When Hannah and Uli asked me to write a piece for violin and Minimoog, my first reaction was yes, of course I’ll write for you. My next thought was wait, it’s impossible to reconcile these two old wooden boxes, one with fingerboard and strings attached, the other one filled with vintage circuits and oscillators. How can these two instruments, made for very different musics and with very different sound producing mechanisms, engage in meaningful dialogue?

 

It wasn’t until the first workshop, when I heard Uli and Hannah play together, that I realized how closely related these instruments are in terms of acoustic qualities. The conceptual distance between the instruments were all but cancelled out in the act of playing them. So there was a possibility to work with this difference in closeness and distance, and make a piece where the instruments strive to close the gap between them. The sensitivity of the musicians, their ability to listen to each other and transfer timbral qualities between them of course play an important role in this game; there were also compositional decisions that would facilitate the exchange between the instruments. I decided to treat the oscillators in the Minimoog and the violin strings in the same manner, a framework that dictated the rules of engagement and the musical ideas in the piece: microtonal fluctuations, glissandi, fixed parallel-movements, imitations of melodic contours etc.

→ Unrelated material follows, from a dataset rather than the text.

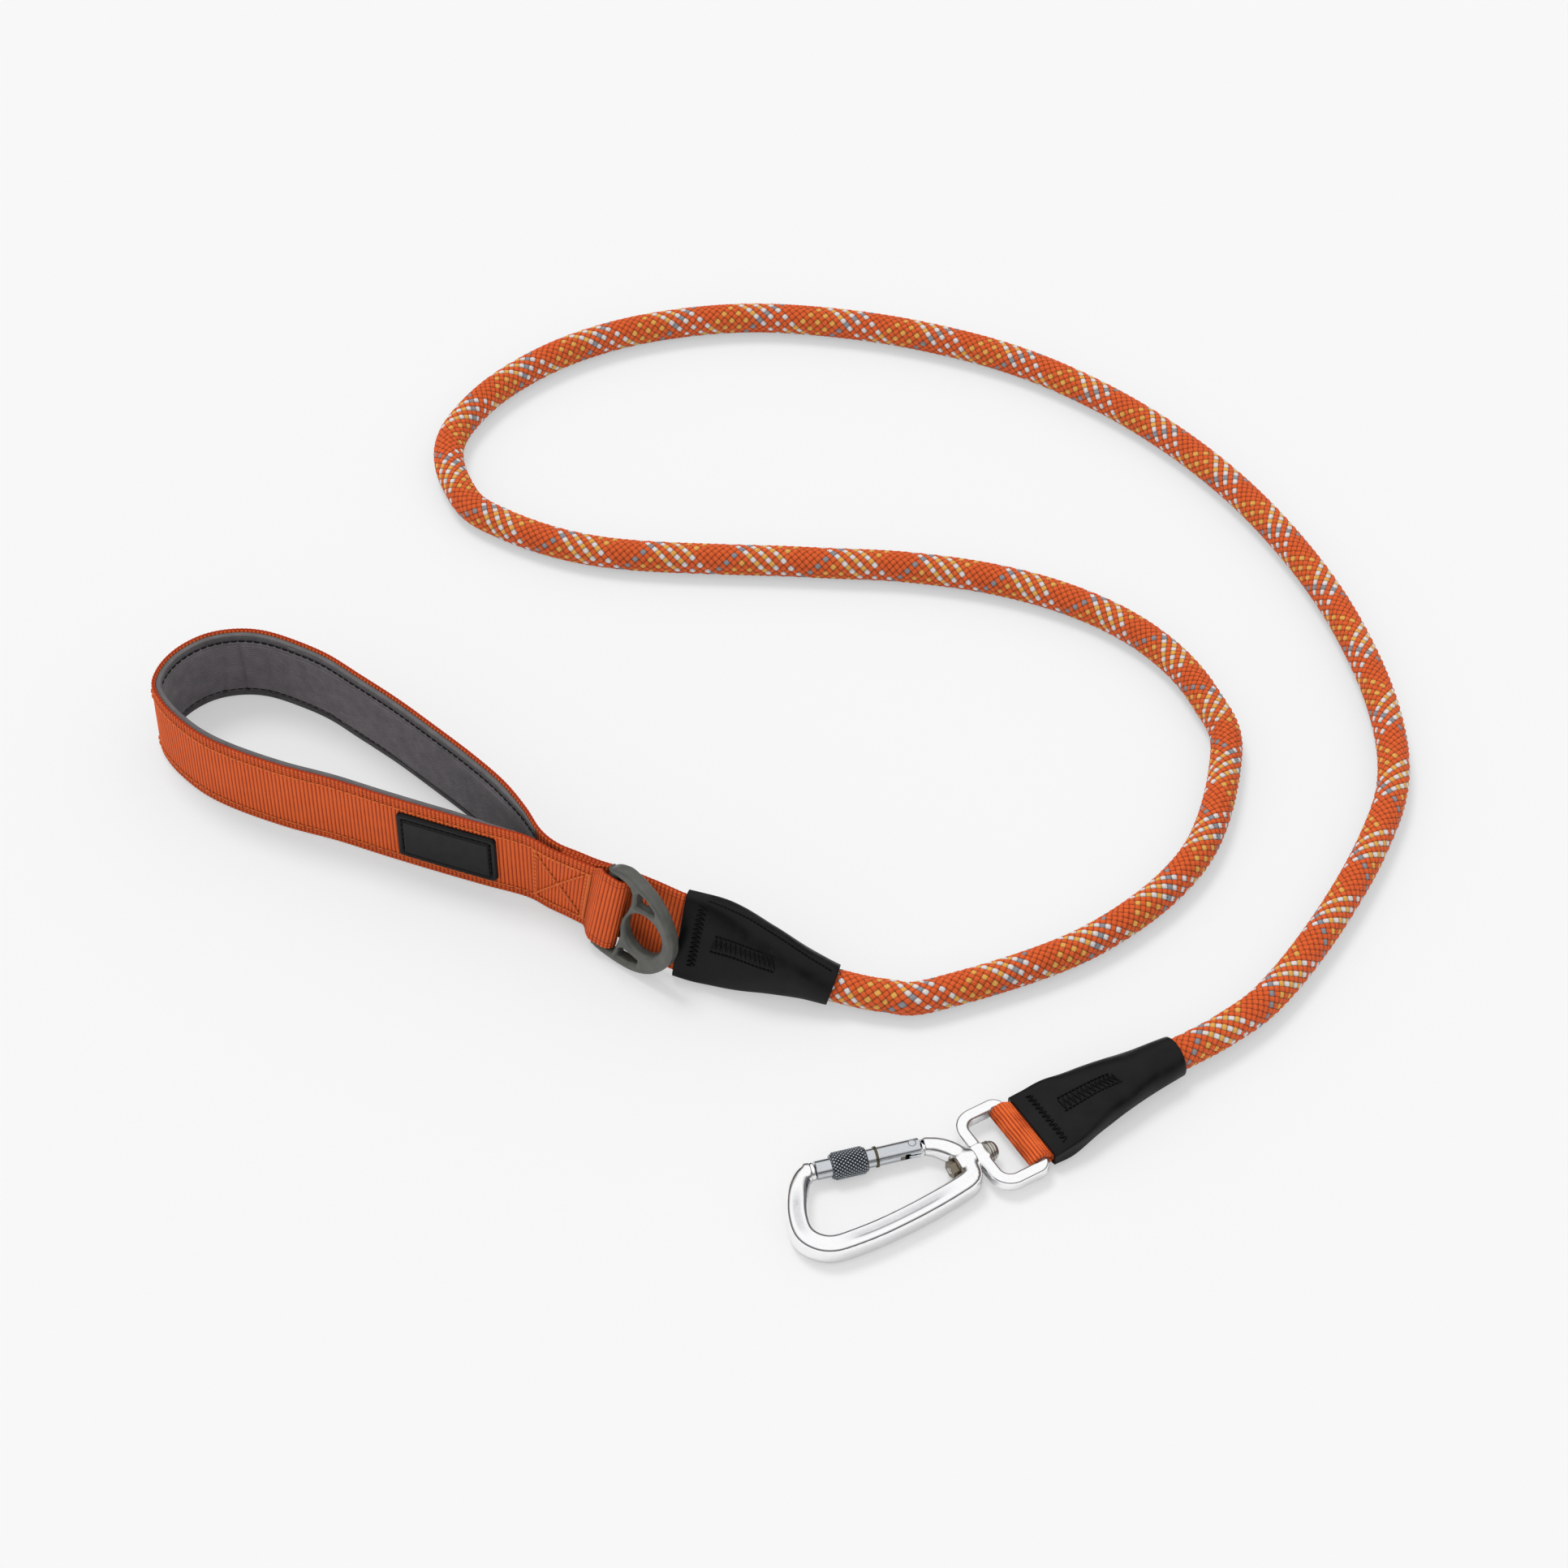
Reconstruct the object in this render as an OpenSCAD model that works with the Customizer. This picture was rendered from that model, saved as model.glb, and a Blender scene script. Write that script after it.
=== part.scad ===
// Rope dog leash with a webbing hand loop, leather end sleeves and a swivel screw-gate carabiner.
// Frame: +Z up, +X along the leash's longer side, +Y away from the front, floor at z = 0.

/* [Rope] */
// Diameter of the braided rope
rope_d = 11; // [10:0.1:11.1]
// Diameter of the twisted core inside the braided sheath
core_d = 8.6; // [7:0.1:9]

/* [Handle webbing] */
// Width of the handle webbing
webbing_w = 30; // [28:0.2:30.4]
// Thickness of the handle webbing
webbing_t = 1.4; // [1.2:0.05:1.4]
// Width of the padded lining inside the hand loop
lining_w = 27.6; // [24:0.2:28]
// Thickness of the padded lining
lining_t = 2.5; // [1.5:0.1:3]
// Thickness of the grey tape that binds the lining's edges
binding_t = 0.6; // [0.4:0.1:0.8]

/* [Stitching] */
// Distance of the stitch rows from the webbing's edge
stitch_inset = 3.5; // [2.5:0.1:5]
// Width of a stitch row
thread_w = 0.8; // [0.4:0.05:1]
// Thickness of a stitch row
thread_t = 0.3; // [0.2:0.05:0.5]

/* [Label] */
// Height of the rubber label
label_h = 20; // [16:0.5:22]
// Thickness of the rubber label's base
label_t = 1.3; // [0.8:0.1:2]
// Width of the margin around the label's raised field
label_margin = 2; // [1.5:0.1:3]
// Height of the raised field above the base
label_field_t = 0.5; // [0.3:0.1:1]

/* [Accessory ring] */
// Diameter of the bar that the webbing wraps
bar_d = 4; // [3.6:0.1:4]
// Thickness of the moulded ring
ring_t = 5; // [4:0.1:5]
// Diameter of the finger hole
finger_d = 15.2; // [12:0.2:15.4]

/* [Leather sleeves] */
// Thickness of the leather
leather_t = 1; // [0.8:0.05:1.1]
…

The pressure of the bow is also similar to the ‚pressure‘ of the noise generators in the Minimoog, and the filters of the synthesizer relate to the timbral transformations of different bowing actions on the violin. The music always gravitates towards these points of contact.

 

Into this mix I added fragments of modality, to work with another set of differences: Between the microtonal continuum and fixed diatonic intervals. However, this distance is always measured by the interplay between the two instruments. When I started writing this piece, I thought of the oscillator as a metaphor for the violin string. But I see that it might as well be the other way around. And at this point, when the piece is finished, I realize an opposite approach could also have been true: The instruments could have strived to maximize their individuality, to enhance the distance between them. But this music is about bringing together, not tearing apart.